The third mistake is combining everything under one powerful login. If you host multiple sites or clients, separation matters. One compromised site should not make every other site easy to access.

The fourth mistake is ignoring updates because the server seems to be working fine. Delayed patching is one of the most common ways small servers become easy targets.

A practical checklist for staying safe

If you want a setup that stays manageable over time, keep your rules simple. Use SSH keys instead of passwords where possible. Disable anything you do not need. Turn on SSL for every site. Keep the OS, panel, and applications updated. Give each website or client account its own space. Monitor disk, memory, and CPU so you can spot trouble before it becomes downtime.

Your backup routine should cover both files and databases. Daily backups are a good baseline for active sites, and off-server storage matters because a backup on the same machine is not much help if the server fails.

You should also be realistic about email. Running your own mail server is rarely the safest option for beginners. Website hosting and email hosting have very different failure modes. If email is business-critical, keeping that separate often reduces risk.

When self-hosting is not the safest choice

There are cases where the safest option is not self-hosting at all. If you never want to touch updates, troubleshooting, or server settings, managed hosting may be the better fit. The same is true if your site handles sensitive regulated data and you do not have time to learn the security side properly.

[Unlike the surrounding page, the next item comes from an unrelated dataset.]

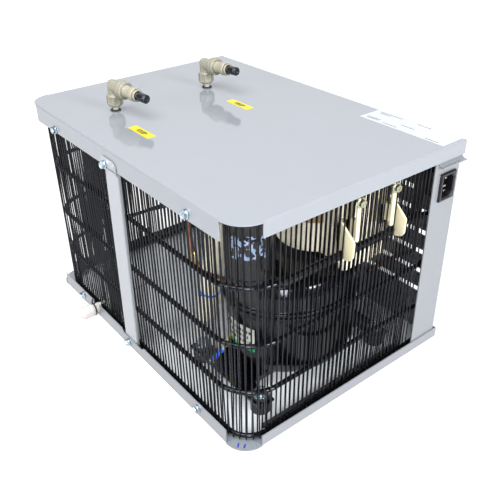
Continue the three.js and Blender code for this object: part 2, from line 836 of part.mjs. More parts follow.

Self-hosting works best when you want control, predictable costs, and room to manage multiple sites, but you still want the environment to feel structured and supportable. That middle ground is where platforms built for usability make the most sense.

For many users, this is exactly why a product like FASTPANEL exists. It keeps the advantages of running your own server while removing much of the day-to-day friction that makes self-hosting feel risky.

The safest mindset: simplify first, scale second

People often ask for the safest server setup, but the better question is whether the setup will still make sense to them six months from now. Safety is not created by complexity. It is created by clarity, repeatability, and recovery.

If you are not a Linux expert, you do not need to become one before self-hosting a website. You do need a setup that helps you make fewer mistakes, see problems early, and restore fast when something goes wrong. A stable Linux VPS with a trustworthy control panel, automated backups, limited exposure, and a simple operating routine is usually the safest place to start.

That is not the most advanced route. It is the one most likely to keep your websites online, secure, and manageable without turning every small change into a technical gamble.